The show, which regularly addressed institutional racism, police brutality and the presidential campaigns, first aired more than a year and a half ago, joining the late-night programming lineup as the replacement for The Colbert Report.

It was a welcome change — White men had dominated the 11p.m. to midnight slot on Comedy Central for more than a decade. Just six months later, Jon Stewart’s replacement, Trevor Noah, took over The Daily Show, pushing the time block into a new era of diversity.

Robin Thede served as The Nightly Show‘s head writer for the first season and a half, making her the first woman of color to hold this position in the history of late-night comedy. “I’m a black, female late-night comedy writer,” she wrote in an essay for Lenny Letter. “We exist. We’re just super-rare.”

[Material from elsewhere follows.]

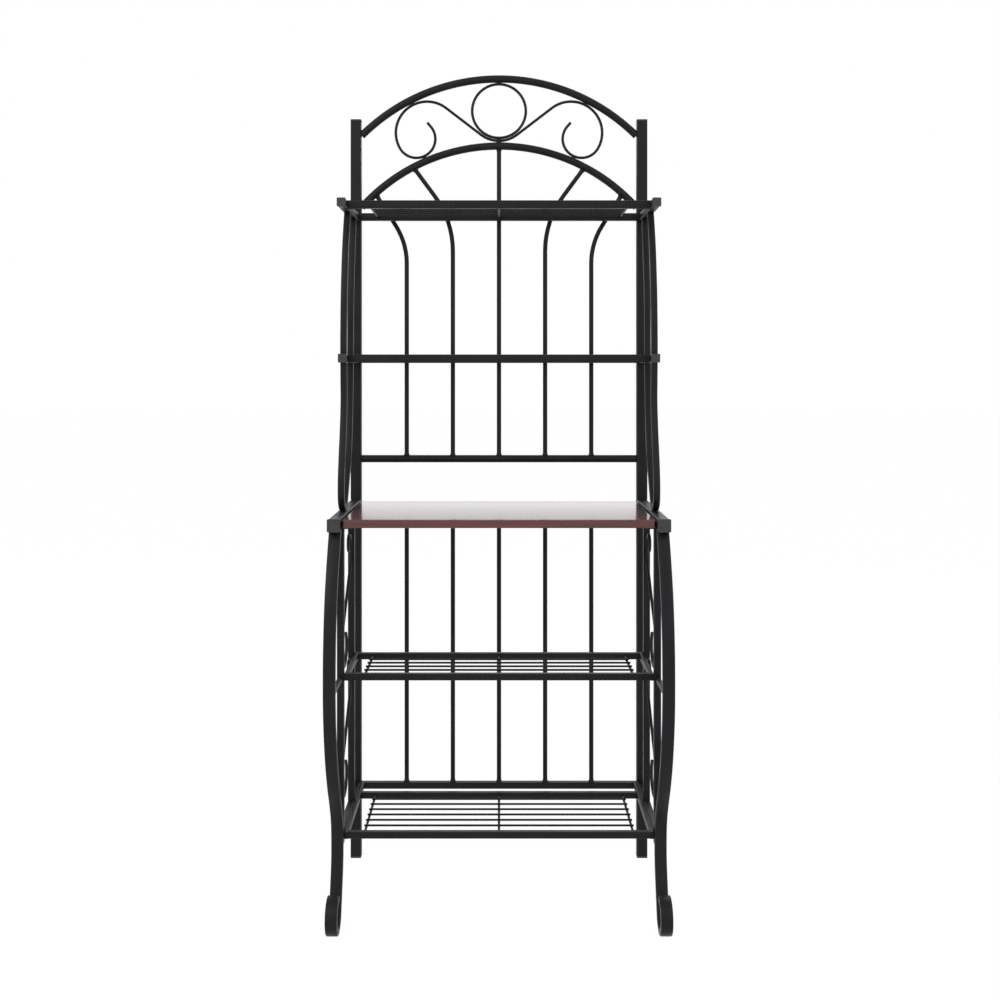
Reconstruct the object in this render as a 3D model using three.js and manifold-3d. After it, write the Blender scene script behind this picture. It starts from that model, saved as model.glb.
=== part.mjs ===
// Bakers rack: a welded steel tube and wire rack with a wood-look worktop board.
// Units are millimetres, +Z is up, +X is the right side and the front faces -Y.
// "Reach" is a distance in front of the front faces of the two rear uprights.

import * as THREE from 'three';
import { mergeVertices } from 'three/addons/utils/BufferGeometryUtils.js';
import Module from 'manifold-3d';

const wasm = await Module();
wasm.setup();

// Overall
const rackWidth = 635;
const weldGap = 0.3;          // clearance left at every welded or seated face
const cutOverrun = 5;

// Tubes, bars and wires
const mainTube = 22.5;        // square uprights and worktop arms
const tubeWall = 1.2;
const tubeCorner = 2.5;
const archTube = 16;          // round crest and top rail of the back panel
const backBar = 14;           // square rails of the lower back panel
const spindleRod = 9.5;
const scrollWire = 6;
const postBar = 13.5;         // square side posts
const legThickness = 12.7;    // flattened tube of the front legs
const braceBar = 12.7;
const upperShelfTube = 15.9;
const lowerShelfBar = 13;
const lowerShelfSideBar = 7.5;
const gridRod = 5;
const gridWire = 4;
const barCorner = 1.6;

// Heights: each level stands on the one below it
const armTop = 765.75;
const upperRailAboveArm = 87.25;
const upperRailAxisHeight = armTop + upperRailAboveArm;
const secondShelfAboveArm = 300.25;
const secondShelfHeight = armTop + secondShelfAboveArm;   // middle of the shelf tubes
const shelfSpacing = 303;
const topShelfHeight = secondShelfHeight + shelfSpacing;
const innerArchAboveShelf = 155;
const innerArchAxisHeight = topShelfHeight + innerArchAboveShelf;
const innerArchRise = 132;
const crestAboveInnerArch = 144;
const crestAxisHeight = innerArchAxisHeight + crestAboveInnerArch;
const crestRise = 122;
const uprightAboveInnerArch = 55.5;
const uprightTop = innerArchAxisHeight + uprightAboveInnerArch;
const lowerTopRailDrop = 44.75;
const lowerTopRailBottom = armTop - lowerTopRailDrop;
const lowerBottomRailBottom = 146;
const middleShelfBottom = 452;
const bottomShelfBottom = 151;

// Reaches
const armFront = 346;
const topShelfFront = 237;
const secondShelfFront = 220;
const upperFrontBarSetback = 29;    // of the cross bar behind the rail ends
const frontPostFront = 285;
const rearPostFront = 117;
const bottomShelfRearBarFront = 70;

// Worktop board and the angle that carries it
const boardDrop = 1.75;
const boardTop = armTop - boardDrop;
const boardThickness = 15.5;
const boardSideGap = 5;
const boardWidth = rackWidth - 2 * (mainTube + boardSideGap);
const boardRear = 8;
const boardDepth = 328.5;
const boardEdgeRadius = 2;
const angleThickness = 2;
const angleUpright = 14;
const angleShelf = 17;
const angleEndInset = 6;

// Plastic caps, plugs and their spigots
const uprightCapPlate = 3;
const footPlate = 4;
const armCapPlate = 3;
const armCapOverhang = 1;
const shelfCapPlate = 3;
const shelfCapOverhang = 0.6;
const spigotLength = 12;
const shelfTubeWall = 1.4;
const capEdge = 0.8;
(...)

Rare indeed. There were only eight of them as of May.

When Trevor Noah was asked about how The Daily Show was diversifying its staff, he replied that more than 95 percent of the audition tapes he saw came from White comedians. When he confronted the network, it responded “but this is what we’re getting.

Noah pressed the issue:

So I went to all the young comedians I knew — black, Hispanic, female, whatever — and I said, “Are you interested?” And they all said: “Are you crazy? Of course, I’m interested.” So I asked, “Why didn’t you audition?” And they said, “We didn’t know about it.” But they told me they’d sent it out to all the agents and managers. And they all went: “Oh, that’s where you made the mistake. We can’t get agents or managers.” We can say we want diversity, but there’s this little roadblock that no one tells you about.

Until the gatekeepers are as diverse as the audiences they are seeking to serve, racism will continue to be a problem for aspiring comedians of color.

When networks cancel shows hosted by people of color who talk directly about race, there is a very real concern that there won’t be anything similar taking its place. There’s no shortage of late-night programming hosted by White people.

Blaming the failure of Wilmore’s show on ratings gives Comedy Central an “out” for putting similar shows on the air, making it too easy to say: “We tried. It didn’t work. We won’t do it again any time soon.”

Programs like The Daily Show, The Nightly Show, Full Frontal with Samantha Bee and Last Week Tonight aren’t just about getting laughs. These shows serve as a new kind of journalism, using humor to dig deeper into the news of the day and take the powerful to task.

The writers and hosts of these shows insist over and over that they’re just comedians. But like it or not, they’re exposing audiences to news and information through the stories and perspectives they elevate.

Representation matters. During the time Wilmore’s show was on the air, we saw an appalling increase in reports about police brutality against people of color, which is forcing a critical national conversation about race.

At the same time, a presidential candidate who has made racist, homophobic, transphobic and xenophobic remarks became a major-party nominee.

We need increased diversity across the board in television (“Shonda Rhimes can’t do it ALL, people” quipped Thede). There is something unique about the roles these late-night comedy shows play. Their ability to critique current events has become an important feature of our media landscape. These shows talk about social issues in real time.

These important conversations need to include more diverse voices, not fewer.